3.         Award of maintenance in gross upheld.  The Appellate Court upheld a trial court’s order of maintenance in gross in the amount of $210,000 payable to wife over a 30 month period.  At the time of trial wife earned $14,500 per year from two part-time jobs and husband earned $475,000. The parties had been married approximately ten years (including two years of protracted litigation).  Wife had a B.A. in psychology and a law degree although she never took the bar exam and made no effort to use her advance degrees to obtain full-time employment. The Appellate Court upheld the award even though it recognized that absent exceptional circumstances, periodic maintenance is the judicially preferred form of maintenance. Although wife claimed that the award was intended to punish her for her discovery violations and false allegations of abuse against husband, the record reflected that the trial court was attempting to end the destructive litigation between the parties by seeking to limit future opportunities for litigation.  In re the Marriage of Patel and Sines-Patel, 2013 IL App (1st) 112571.

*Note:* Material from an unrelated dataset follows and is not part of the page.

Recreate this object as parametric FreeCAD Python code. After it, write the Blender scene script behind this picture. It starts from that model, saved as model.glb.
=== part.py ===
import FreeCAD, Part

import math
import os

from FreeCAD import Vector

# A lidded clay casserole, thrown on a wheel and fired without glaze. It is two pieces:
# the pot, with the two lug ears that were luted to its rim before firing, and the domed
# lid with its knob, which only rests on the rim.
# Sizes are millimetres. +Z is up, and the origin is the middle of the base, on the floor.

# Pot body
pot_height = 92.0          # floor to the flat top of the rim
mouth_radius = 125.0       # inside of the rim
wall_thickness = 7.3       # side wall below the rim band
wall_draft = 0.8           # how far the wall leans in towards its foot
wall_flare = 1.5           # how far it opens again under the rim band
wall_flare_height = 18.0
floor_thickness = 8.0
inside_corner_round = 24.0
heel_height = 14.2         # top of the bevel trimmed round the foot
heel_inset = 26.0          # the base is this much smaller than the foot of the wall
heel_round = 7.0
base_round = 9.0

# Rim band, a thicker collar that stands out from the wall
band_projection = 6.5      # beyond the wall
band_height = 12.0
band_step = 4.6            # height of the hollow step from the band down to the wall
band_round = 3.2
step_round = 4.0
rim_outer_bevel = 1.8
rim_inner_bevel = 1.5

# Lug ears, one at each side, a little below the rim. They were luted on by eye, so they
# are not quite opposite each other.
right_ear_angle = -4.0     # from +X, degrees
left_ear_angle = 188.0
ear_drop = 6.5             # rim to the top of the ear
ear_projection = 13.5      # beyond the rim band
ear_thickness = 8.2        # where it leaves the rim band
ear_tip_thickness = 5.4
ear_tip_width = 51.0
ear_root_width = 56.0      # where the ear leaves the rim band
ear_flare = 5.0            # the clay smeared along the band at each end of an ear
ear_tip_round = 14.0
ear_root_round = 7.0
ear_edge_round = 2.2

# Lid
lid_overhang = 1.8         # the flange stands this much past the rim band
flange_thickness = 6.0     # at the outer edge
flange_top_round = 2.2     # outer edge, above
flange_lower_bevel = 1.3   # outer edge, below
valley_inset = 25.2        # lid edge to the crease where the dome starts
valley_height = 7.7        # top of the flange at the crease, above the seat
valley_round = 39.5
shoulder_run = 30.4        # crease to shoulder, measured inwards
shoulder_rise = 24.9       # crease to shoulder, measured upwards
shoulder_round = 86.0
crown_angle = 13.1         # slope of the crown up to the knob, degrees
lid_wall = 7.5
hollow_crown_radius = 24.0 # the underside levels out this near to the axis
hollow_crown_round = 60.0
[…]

4.         Attorneys’ Fees awards to multiple prior counsel in contentious litigation upheld.  The trial court ordered wife to be responsible for the fees incurred by her at three different law firms during contentious pre-judgment litigation.  Among her arguments against paying the fees were that she received very little benefit from the work; that the firms failed to timely answer discovery requests; that the work done was unnecessary because it did not benefit her; and the firms failed to prepare for trial but instead tried to settle her case on terms that they knew would never be acceptable to her. However, there was ample evidence that wife failed to cooperate or communicate with her various attorneys and that her father’s participation in the litigation contributed a great deal to the amount of fees incurred. The Appellate Court also upheld the trial court’s denial of a request for contribution towards her fees from husband and an order for her to contribute to husband’s fees.  In re the Marriage of Patel and Sines-Patel, 2013 IL App (1st) 112571.

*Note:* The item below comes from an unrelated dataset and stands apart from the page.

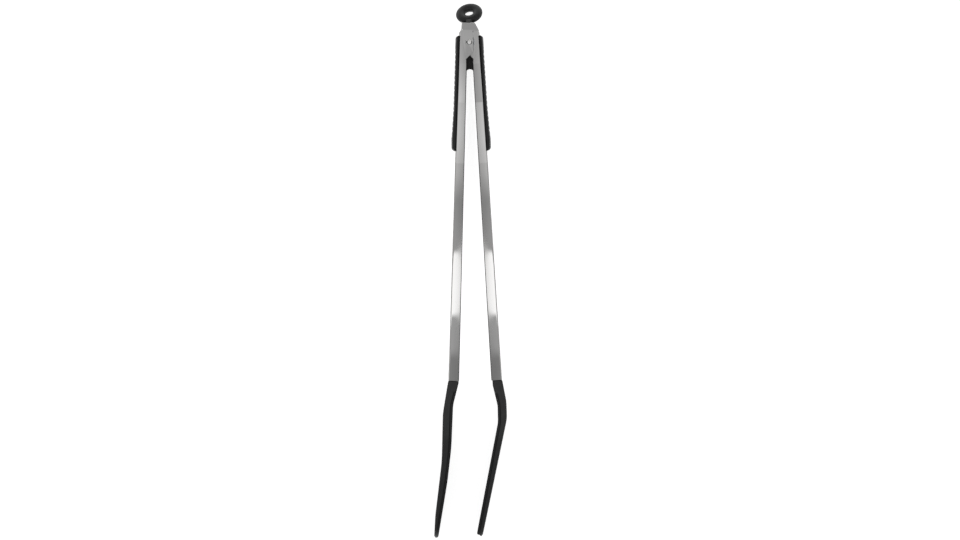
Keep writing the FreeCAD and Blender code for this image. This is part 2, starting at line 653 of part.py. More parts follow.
def make_spring(label, up):
    """Torsion spring round the rivet: a coil with a leg to each web. up is 1 in front, -1 behind."""
    wire = value("Sizes.wire_radius")
    radius = value("Sizes.coil_radius")
    pitch = value("Sizes.coil_pitch")
    turns = value("Sizes.coil_turns")
    low = value("(Sizes.slide_half + Sizes.wire_radius + 0.2)")
    helix = Part.makeHelix(pitch, pitch * turns, radius)
    helix.translate(Vector(0, 0, low))
    start = Vector(radius, 0, low)
    end = Vector(-radius, 0, low + pitch * turns)
    circle_wire = Part.Wire([Part.Circle(start, Vector(0, 1, 0), wire).toShape()])
    pieces = [Part.Wire(helix.Edges).makePipeShell([circle_wire], True, True)]
    lean_tangent = math.tan(math.radians(value("Sizes.rest_angle")))
    down = value("Sizes.leg_drop")
    reach = value(WEB_INSIDE) + down * lean_tangent - wire - value("Sizes.leg_play")
    for point in (start, end):
        foot = Vector(math.copysign(reach, point.x), -down, point.z)
        along = foot - point
        pieces.append(Part.makeCylinder(wire * 0.98, along.Length, point, along))
        pieces.append(Part.makeSphere(wire * 1.04, point))
    shape = pieces[0].fuse(pieces[1:])
    if up < 0:
        shape = shape.mirror(Vector(0, 0, 0), Vector(0, 0, 1))
    spring = doc.addObject("Part::Feature", label)
    spring.Label = label
    spring.Shape = shape
    return spring


# ---------------------------------------------------------------- lock
def make_slide():
    """Lock slide: an arched foot, a slot round the rivet, a wedge, and a fork for the ring."""
    body = new_body("lock_slide")
    half_plan = [
        ("Sizes.slide_body", "-Sizes.slide_foot", "0.8"),
        ("Sizes.slide_body", "-Sizes.wedge_foot - 3", "2"),
        ("Sizes.slide_wedge", "-Sizes.wedge_foot", "1"),
        ("Sizes.slide_wedge", "Sizes.wedge_top", "0.8"),
        ("Sizes.slide_stem", "Sizes.stem_foot", "1"),
        ("Sizes.slide_stem", "Sizes.ring_pin_place + Sizes.fork_eye", None),
    ]
    mirrored = [(f"-({x})", y, radius) for x, y, radius in reversed(half_plan)]
    plan = sketch_on(body, "plan", "XY_Plane")
    outline(plan, [("0", "-Sizes.slide_arch", "Sizes.arch_radius")] + half_plan + mirrored)
    pad(body, plan, "2 * Sizes.slide_half")
    slot = sketch_on(body, "slot", "XY_Plane")
    slot_low = f"-Sizes.slide_travel - {SLOT_HALF}"
    near_round = f"{SLOT_HALF} - {TOUCH}"
    outline(slot, [(f"-{SLOT_HALF}", slot_low, near_round), (SLOT_HALF, slot_low, near_round),
                   (SLOT_HALF, SLOT_HALF, near_round), (f"-{SLOT_HALF}", SLOT_HALF, near_round)])
    pocket(body, slot)
    fork = sketch_on(body, "fork", "XY_Plane")
    fork_end = f"Sizes.ring_pin_place + Sizes.fork_eye + {FAR_OVERRUN}"
    rectangle(fork, "-Sizes.fork_gap", "Sizes.fork_gap", "Sizes.fork_floor", fork_end)
    pocket(body, fork)
    round_fork(body)
    eye = sketch_on(body, "eye", "YZ_Plane")
    circle(eye, "Sizes.ring_pin_place", "0", "Sizes.ring_pin_radius + Sizes.ring_pin_fit")
    pocket(body, eye)
    return body


def round_fork(body):
    """Thin the fork's prongs to round eyes about the ring pin."""
    sketch = sketch_on(body, "prongs", "YZ_Plane")
    start = "Sizes.fork_floor - Sizes.fork_root"
    end = "Sizes.ring_pin_place + Sizes.fork_eye"
    far = f"{end} + {FAR_OVERRUN}"
    beside = f"Sizes.slide_half + {OVERRUN}"
    kept = [
        (start, beside, None),
        (start, "Sizes.slide_half - Sizes.fork_shoulder", "Sizes.fork_root"),
        ("Sizes.fork_floor + Sizes.fork_rise", "Sizes.fork_eye", "Sizes.fork_blend"),
        (end, "Sizes.fork_eye", f"Sizes.fork_eye - {TOUCH}"),
    ]
    mirrored = [(x, f"-({y})", radius) for x, y, radius in reversed(kept)]
    outline(sketch, kept + mirrored + [(far, f"-({beside})", None), (far, beside, None)])
    pocket(body, sketch)


def make_ring_pin():
    """Steel pin across the fork."""
    pin = doc.addObject("Part::Cylinder", "ring_pin")
    pin.Label = "ring_pin"
    pin.setExpression("Radius", "Sizes.ring_pin_radius")
    pin.setExpression("Height", "2 * Sizes.slide_stem - 0.1")
    end = Vector(-value("Sizes.slide_stem - 0.05"), value("Sizes.ring_pin_place"), 0)
    pin.Placement = FreeCAD.Placement(end, FreeCAD.Rotation(Vector(0, 1, 0), 90))
    return pin


def make_pull_ring():
    """Rubber pull ring with a tongue on the ring pin, drawn about the pin and hanging to one side."""
    body = new_body("pull_ring")
    section = sketch_on(body, "section", "XZ_Plane", offset="-Sizes.ring_reach")
    ellipse_section(section)
    revolve(body, section)
    tongue = sketch_on(body, "tongue", "YZ_Plane")
    tongue_end = "Sizes.ring_reach - Sizes.ring_line"
    round_end = f"Sizes.tongue_radius - {TOUCH}"
    outline(tongue, [("-Sizes.tongue_radius", "-Sizes.tongue_radius", round_end),
                     (tongue_end, "-Sizes.tongue_radius", None),
                     (tongue_end, "Sizes.tongue_radius", None),
                     ("-Sizes.tongue_radius", "Sizes.tongue_radius", round_end)])
    pad(body, tongue, "2 * Sizes.ring_tongue")
    for name, across in (("left_relief", -1), ("right_relief", 1)):
        relief = sketch_on(body, name, "YZ_Plane", offset=f"{across} * (Sizes.ring_tongue + 3)")
        circle(relief, "0", "0", "Sizes.ring_relief")
        pocket(body, relief, "6")
    eye = sketch_on(body, "eye", "YZ_Plane")
    circle(eye, "0", "0", "Sizes.ring_eye")
    pocket(body, eye, "4 * Sizes.ring_tongue")
    hole = sketch_on(body, "hole", "XY_Plane")
    circle(hole, "0", "Sizes.ring_reach", "Sizes.ring_hole")
    pocket(body, hole)
    droop = FreeCAD.Rotation(Vector(1, 0, 0), -value("Sizes.ring_droop"))
    yaw = FreeCAD.Rotation(Vector(0, 0, 1), value("Sizes.ring_yaw"))
    roll = FreeCAD.Rotation(Vector(0, 0, 1), -value("Sizes.ring_roll"))
    body.Placement = FreeCAD.Placement(Vector(0, value("Sizes.ring_pin_place"), 0), yaw * droop * roll)
    return body


def ellipse_section(sketch):
    """Ellipse beside the sketch's upright axis, with both half axes bound."""
    line = value("Sizes.ring_line")
    wide = value("Sizes.ring_wide")
    thick = value("Sizes.ring_thick")
    centre = Vector(line, 0, 0)
    shape = Part.Ellipse(Vector(line + wide, 0, 0), Vector(line, thick, 0), centre)
    ellipse = sketch.addGeometry(shape, False)
    sketch.exposeInternalGeometry(ellipse)
    bind(sketch, Sketcher.Constraint("DistanceX", -1, 1, ellipse, 3, line), "Sizes.ring_line")
    sketch.addConstraint(Sketcher.Constraint("PointOnObject", ellipse, 3, -1))
    major = ellipse + 1
    minor = ellipse + 2
    sketch.addConstraint(Sketcher.Constraint("Horizontal", major))
    bind(sketch, Sketcher.Constraint("Distance", major, 2 * wide), "2 * Sizes.ring_wide")
    bind(sketch, Sketcher.Constraint("Distance", minor, 2 * thick), "2 * Sizes.ring_thick")


# ---------------------------------------------------------------- assembly
def settle(pieces):
    """Move every piece so that the origin is below the middle of them all, on the lying surface."""
    box = FreeCAD.BoundBox()
    for piece in pieces:
        box.add(piece.Shape.optimalBoundingBox(False))
    shift = Vector(-box.Center.x, -box.Center.y, -box.ZMin)
    for piece in pieces:
        piece.Placement.Base = piece.Placement.Base + shift
    doc.recompute()
    print("pivot", [round(number, 4) for number in shift])
    print("size", round(box.XLength, 3), round(box.YLength, 3), round(box.ZLength, 3))


def check(pieces):
    """Refuse a document with a failed object or a sub-part without a sound shape."""
    for item in doc.Objects:
        if "Invalid" in item.State or "Error" in item.State:
            raise RuntimeError(f"{item.Label} failed: {item.State}")
    for piece in pieces:
        if piece.Shape.isNull() or not piece.Shape.isValid() or piece.Shape.Volume <= 0:
            raise RuntimeError(f"{piece.Label} has no sound shape")


def main():
    """Build, place, check and write every sub-part."""
    fill_sheet()
    pieces = [make_rivet()] + make_washers()
    pieces += [make_spring("front_spring", 1), make_spring("back_spring", -1)]
    pieces += [make_slide(), make_ring_pin(), make_pull_ring()]
    for side in (LEFT, RIGHT):
        pieces += [make_channel(side), make_grip(side), make_carrier(side)]
        pieces += [make_head_shell(side), make_head_pad(side), make_head_rivets(side)]
    settle(pieces)
    check(pieces)
    os.makedirs("parts", exist_ok=True)
    for piece in pieces:
        piece.Shape.exportStep(os.path.join("parts", f"{piece.Label}.step"))
        solids = len(piece.Shape.Solids)
        print(piece.Label, "solids", solids, "volume", round(piece.Shape.Volume, 1))


main()
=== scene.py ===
# %% [markdown]
# # Spring-loaded kitchen tongs
# The finished look of a pair of long kitchen tongs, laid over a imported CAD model. The CAD model says
# where everything is and how it moves. This lesson reads places and sizes from it, lays smooth
# surfaces over its plain solids, and gives every piece a finish of its own.

# %% Load the frame
import json
import math

import bmesh
import bpy
import numpy as np
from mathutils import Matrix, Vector
from mathutils.bvhtree import BVHTree


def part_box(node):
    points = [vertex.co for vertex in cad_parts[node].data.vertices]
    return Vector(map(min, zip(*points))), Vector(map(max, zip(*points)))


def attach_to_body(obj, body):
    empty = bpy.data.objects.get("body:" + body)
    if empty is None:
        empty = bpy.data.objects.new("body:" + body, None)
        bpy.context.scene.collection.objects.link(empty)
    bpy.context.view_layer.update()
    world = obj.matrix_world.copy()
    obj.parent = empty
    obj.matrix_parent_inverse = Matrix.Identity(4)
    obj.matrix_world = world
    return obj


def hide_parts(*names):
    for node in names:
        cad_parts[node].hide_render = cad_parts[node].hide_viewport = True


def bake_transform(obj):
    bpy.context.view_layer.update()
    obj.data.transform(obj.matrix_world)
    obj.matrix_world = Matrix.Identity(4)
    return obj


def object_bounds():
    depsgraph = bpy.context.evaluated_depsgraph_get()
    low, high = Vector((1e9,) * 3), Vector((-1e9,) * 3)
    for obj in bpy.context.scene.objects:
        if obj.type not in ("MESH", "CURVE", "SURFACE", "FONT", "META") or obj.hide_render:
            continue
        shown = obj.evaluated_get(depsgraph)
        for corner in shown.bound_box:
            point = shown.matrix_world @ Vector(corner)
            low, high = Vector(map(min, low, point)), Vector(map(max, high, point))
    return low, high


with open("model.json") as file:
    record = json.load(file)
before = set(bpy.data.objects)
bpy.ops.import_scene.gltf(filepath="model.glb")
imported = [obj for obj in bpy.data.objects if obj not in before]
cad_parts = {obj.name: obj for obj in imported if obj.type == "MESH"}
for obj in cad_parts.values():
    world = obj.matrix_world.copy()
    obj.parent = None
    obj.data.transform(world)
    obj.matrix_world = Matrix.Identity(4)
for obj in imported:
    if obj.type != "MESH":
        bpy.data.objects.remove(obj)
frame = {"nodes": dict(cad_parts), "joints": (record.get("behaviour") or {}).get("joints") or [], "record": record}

CAD_BOX = [list(corner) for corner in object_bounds()]
NODES = frame["nodes"]
RECORD = frame["record"]
JOINTS = {joint["name"]: joint for joint in frame["joints"]}
MOUNTS = {mount["name"]: mount for mount in RECORD["mounts"]}
MM = 0.001
SIDES = {"left": -1.0, "right": 1.0}
print("frame", len(NODES), "nodes, box", CAD_BOX)

# %% [markdown]
# ## Where things are
# Both arms turn about one rivet. An arm is straight, so a place on it is easiest to say as a distance
# down the arm, a distance out from its middle line and a height. The lean of an arm is read from its
# two head rivets, which sit one behind the other along the web.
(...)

5.         Husband’s bonus partially accrued during the marriage not marital property.  In a matter of first impression, the First District has held that an unvested, discretionary bonus from employment received after the entry of a judgment for dissolution of marriage is not marital property. The trial court found that the bonus was not property at all, but rather a mere expectancy and the Appellate Court affirmed.  The decision turned on the fact that husband (the bonus recipient) did not have a contractual right to receive a bonus via an employment contract.  Rather, his bonus was discretionary and among other items determinative upon the company’s performance and other factors unrelated to the husband’s work.  The Court distinguished this from an employee’s contractual right to pension benefits which partially accrues during a marriage, and therefore, gives rise to marital property rights.  In re the Marriage of Wendt, 2013 IL App (1st) 123261.

6.         Illinois action for divorce not stayed due to similar action pending in India.  The Third District accepted an interlocutory appeal regarding whether an Illinois action for divorce should be stayed due to a pending divorce action in India.  The Court held that the action should not be stayed due to a pending foreign action under the doctrine of forum non conveniens, comity, or in order to avoid duplicative litigation.  Husband filed by proxy a petition for divorce in India two days before wife filed in Illinois.  The parties were both residents of Illinois and their child was born in and continued to reside in Illinois, although both parties remained citizens of India.  Husband’s parents also filed two criminal charges on his behalf in India against wife for adultery, and if convicted, she could face up to two years in prison.  The Appellate Court noted that it has previously held that Section 2-619 of the Code of Civil Procedure does not apply to a divorce action pending in a foreign country and that the full faith and credit clause of the Constitution does not require Illinois courts to recognize or enforce decrees of foreign countries.  Furthermore, the Uniform Foreign Money-Judgments Recognition Act does not apply to divorce judgments entered by foreign courts.  Finally, the Court evaluated the doctrines of foreign non conveniens and comity and held that the relevant factors did not weigh in favor of dismissing the Illinois action just because there was a pending action in India.  In re the Marriage of Deepalakshmi and Murugesh, 2013 IL App (3d) 110228.